O, por el contrario, ¿nos guardamos todo esto para nosotros mismos, como aquel siervo cobarde, holgazán y desagradecido? Porque, si obramos así, aún lo poco que tenemos se nos quitará.
¿Qué hacemos con la fe? ¿Qué hacemos con este tesoro inmenso que hemos recibido completamente gratis y sin ningún mérito por nuestra parte? La fe es expansiva, se comunica, se comparte, se anuncia, se regala. Como aquella mujer que encuentra la moneda perdida, por la alegría de haberla encontrado, llama a las amigas y vecinas y les hace participes de su alegría (cfr. Lc 15, 9).

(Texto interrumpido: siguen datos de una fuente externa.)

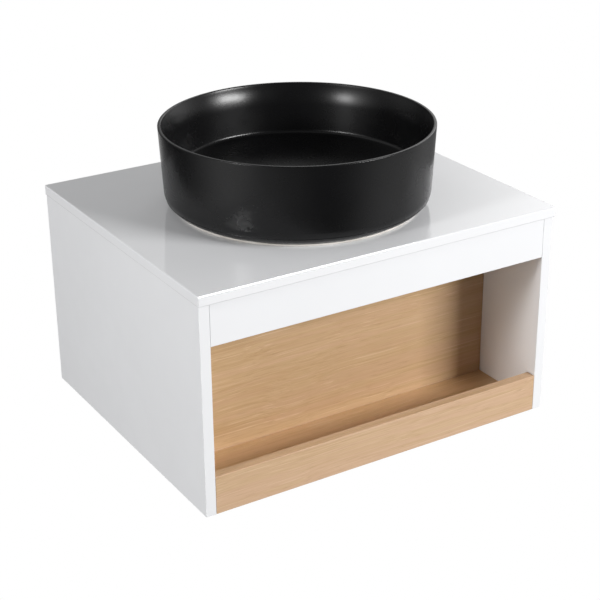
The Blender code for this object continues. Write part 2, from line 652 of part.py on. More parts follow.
def make_hanger_case(side, sign, panel):
    """A hanger's plastic case, with a pocket for its hook and two pegs into the side panel."""
    low_x, high_x = sorted((sign * BOARD_END, sign * (BOARD_END - CASE_SIZE.x)))
    case = box_part(side + "_hanger_case", (low_x, CASE_FRONT, CASE_TOP - CASE_SIZE.z),
                    (high_x, CASE_BACK, CASE_TOP), PLASTIC, CASE_EDGE_ROUND)
    room = 0.0005
    half = HOOK_THICKNESS / 2 + room
    middle = hook_middle(sign)
    pocket = box_cutter(side + "_case_pocket",
                        (middle - half, HOOK_FRONT - room, HOOK_LOW - room),
                        (middle + half, CASE_BACK + DRILL_LEAD, HOOK_TOP + room))
    combine(case, pocket, "DIFFERENCE")

    outward = "X" if sign > 0 else "-X"
    peg_inset, peg_overlap = 0.014, 0.002
    peg_height = CASE_TOP - CASE_SIZE.z / 2
    peg_holes = []
    pegs = bmesh.new()
    for y in (CASE_FRONT + peg_inset, CASE_BACK - peg_inset):
        add_cylinder(pegs, (sign * (BOARD_END - peg_overlap), y, peg_height), outward, PEG_RADIUS,
                     PEG_LENGTH + peg_overlap, PIN_SEGMENTS)
        peg_holes.append(((sign * PANEL_INNER, y, peg_height), outward,
                          PEG_RADIUS + HOLE_CLEARANCE, PEG_LENGTH + GAP))
    combine(case, add_cutter(side + "_case_pegs", finished_mesh(side + "_case_pegs", pegs)), "UNION")
    drill(panel, side + "_peg_holes", peg_holes, PIN_SEGMENTS)
    return case


def hook_middle(sign):
    """The x of a hook's middle, which is also its case's."""
    return sign * (BOARD_END - CASE_SIZE.x / 2)


def make_hanger_hook(side, sign):
    """A steel hook whose nose drops behind the wall plate's upper edge."""
    nose_back, nose_low = -0.0008, -0.0605
    throat_back = PLATE_LIP_BACK + 0.0005
    throat_front = PLATE_LIP_FRONT - 0.001
    throat_top = PLATE_LIP_TOP + GAP
    outline = [(HOOK_FRONT, HOOK_TOP), (nose_back, HOOK_TOP), (nose_back, nose_low),
               (throat_back, nose_low), (throat_back, throat_top), (throat_front, throat_top),
               (throat_front, HOOK_LOW), (HOOK_FRONT, HOOK_LOW)]
    middle = hook_middle(sign)
    extruded_part(side + "_hanger_hook", outline, ZINC, middle - HOOK_THICKNESS / 2,
                  middle + HOOK_THICKNESS / 2)


def make_hanger_screws(side, sign, case):
    """The two slotted screws in the case's front, for height and depth."""
    radius, length = 0.0030, 0.0090
    point, edge = 0.001, 0.0004
    sunk = 0.0005
    front = CASE_FRONT + sunk
    slot_length, slot_width, slot_depth = 0.0044, 0.0008, 0.0012
    profile = [(0, length), (radius - point, length), (radius, length - point), (radius, edge),
               (radius - edge, 0), (0, 0)]
    middle = hook_middle(sign)
    holes = []
    for purpose, z in (("height", -0.0490), ("depth", -0.0655)):
        name = f"{side}_hanger_{purpose}_screw"
        screw = turned_part(name, profile, ZINC, PIN_SEGMENTS, (middle, front, z), "Y")
        slot = box_cutter(name + "_slot",
                          (middle - slot_length / 2, front - slot_depth, z - slot_width / 2),
                          (middle + slot_length / 2, front + slot_depth, z + slot_width / 2))
        combine(screw, slot, "DIFFERENCE")
        holes.append(((middle, CASE_FRONT, z), "Y", radius + HOLE_CLEARANCE, HOOK_FRONT - CASE_FRONT))
    drill(case, side + "_case_screw_holes", holes, PIN_SEGMENTS)


def make_wall_plate(side, sign):
    """A bent steel plate on the wall, with two screw holes and an upper edge for the hook."""
    jog_top, jog_low, plate_low = -0.0645, -0.0705, -0.110
    slant = 0.001
    section = [(0, plate_low), (0, jog_low), (PLATE_LIP_BACK, jog_top),
               (PLATE_LIP_BACK, PLATE_LIP_TOP), (PLATE_LIP_FRONT, PLATE_LIP_TOP),
               (PLATE_LIP_FRONT, jog_top - slant), (-PLATE_THICKNESS, jog_low - slant),
               (-PLATE_THICKNESS, plate_low)]
    outer_end = BOARD_END - PLATE_INSET
    edges = sorted((sign * outer_end, sign * (outer_end - PLATE_WIDTH)))
    plate = extruded_part(side + "_wall_plate", section, ZINC, *edges)
    screw_radius, screw_height, half_spacing = 0.0035, -0.090, 0.013
    middle = sum(edges) / 2
    holes = []
    for x in (middle - half_spacing, middle + half_spacing):
        holes.append(((x, -PLATE_THICKNESS, screw_height), "Y", screw_radius,
                      PLATE_THICKNESS + DRILL_LEAD))
    drill(plate, side + "_plate_holes", holes, PIN_SEGMENTS)


def make_hangers(boards):
    """A cabinet hanger and its wall plate on each side."""
    for side, sign in SIDES.items():
        case = make_hanger_case(side, sign, boards[side])
        make_hanger_hook(side, sign)
        make_hanger_screws(side, sign, case)
        make_wall_plate(side, sign)


def main():
    """Build every part."""
    boards = make_boards()
    make_dowels(boards)
    make_cams(boards)
    make_basin()
    make_waste_body()
    make_cartridge()
    make_plug()
    make_clamp()
    drill(boards["vanity_top"], "top_waste_hole",
          [((BASIN_X, BASIN_Y, TOP_UNDERSIDE), "Z", TOP_HOLE_RADIUS, BOARD + DRILL_LEAD)],
          WASTE_SEGMENTS)
    make_hangers(boards)
    bpy.context.view_layer.update()


main()
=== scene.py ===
"""The looks of a round vessel basin on a wall-hung vanity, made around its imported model."""

import json
import math
from functools import partial

import bmesh
import bpy
from mathutils import Matrix, Vector


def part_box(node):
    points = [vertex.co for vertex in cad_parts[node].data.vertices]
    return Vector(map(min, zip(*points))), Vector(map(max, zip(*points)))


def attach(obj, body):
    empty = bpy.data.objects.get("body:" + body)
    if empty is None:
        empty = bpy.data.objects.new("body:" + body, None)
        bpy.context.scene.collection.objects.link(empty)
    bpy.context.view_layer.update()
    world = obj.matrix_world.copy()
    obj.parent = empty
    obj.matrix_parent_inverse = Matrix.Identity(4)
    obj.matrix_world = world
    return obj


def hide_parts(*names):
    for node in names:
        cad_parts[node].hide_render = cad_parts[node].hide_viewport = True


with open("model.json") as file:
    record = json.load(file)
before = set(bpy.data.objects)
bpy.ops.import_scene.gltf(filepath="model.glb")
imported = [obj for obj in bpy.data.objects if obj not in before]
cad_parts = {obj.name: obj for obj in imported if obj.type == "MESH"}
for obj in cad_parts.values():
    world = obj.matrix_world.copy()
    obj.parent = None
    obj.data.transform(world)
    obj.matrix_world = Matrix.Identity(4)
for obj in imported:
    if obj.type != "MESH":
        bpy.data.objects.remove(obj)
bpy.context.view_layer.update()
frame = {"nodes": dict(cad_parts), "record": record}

TOP_LOW, TOP_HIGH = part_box("vanity_top")
BASIN_LOW, BASIN_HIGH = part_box("basin")
AXIS_X = (BASIN_LOW.x + BASIN_HIGH.x) / 2
AXIS_Y = (BASIN_LOW.y + BASIN_HIGH.y) / 2
FOOT_Z = BASIN_LOW.z


# Camera and stage

CAMERA_FROM_CORNER = Vector((-0.7995, -1.5531, 0.7865))   # from the top's front left upper corner
CAMERA_AZIMUTH = -31.55     # angles are in degrees
CAMERA_ELEVATION = 24.44
CAMERA_ROLL = -0.49
CAMERA_LENS = 89.2          # in millimetres, like the sensor's width
CAMERA_SENSOR = 36.0
FLOOR_Z = -1.40
FLOOR_SIZE = 60.0


def direction(azimuth, elevation):
    """The unit vector towards an azimuth, 0 in front and 90 on the right, and an elevation."""
    a, e = math.radians(azimuth), math.radians(elevation)
    return Vector((math.sin(a) * math.cos(e), -math.cos(a) * math.cos(e), math.sin(e)))


def facing(back):
    """The rotation of a camera or light that looks against the direction back, held level."""
    right = Vector((0, 0, 1)).cross(back).normalized()
    up = back.cross(right)
    return Matrix((right, up, back)).transposed()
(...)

Hemos recibido muchas gracias de parte de Dios. La mayor de ellas ha sido conocerle a Él mismo, hecho hombre, en su Hijo Jesucristo. Esta es la Noticia, la Buena Noticia, la alegría que el mundo necesita conocer. Esto es el Evangelio. Y, como dice S. Pablo: «¡Ay de mí si no anunciara el Evangelio! Si lo hiciera por propia iniciativa, ciertamente tendría derecho a una recompensa. Mas si lo hago forzado, es una misión que se me ha confiado. Ahora bien, ¿cuál es mi recompensa? Anunciar el Evangelio entregándolo gratuitamente, renunciando al derecho que me confiere el Evangelio» (1 Co, 9, 16-18).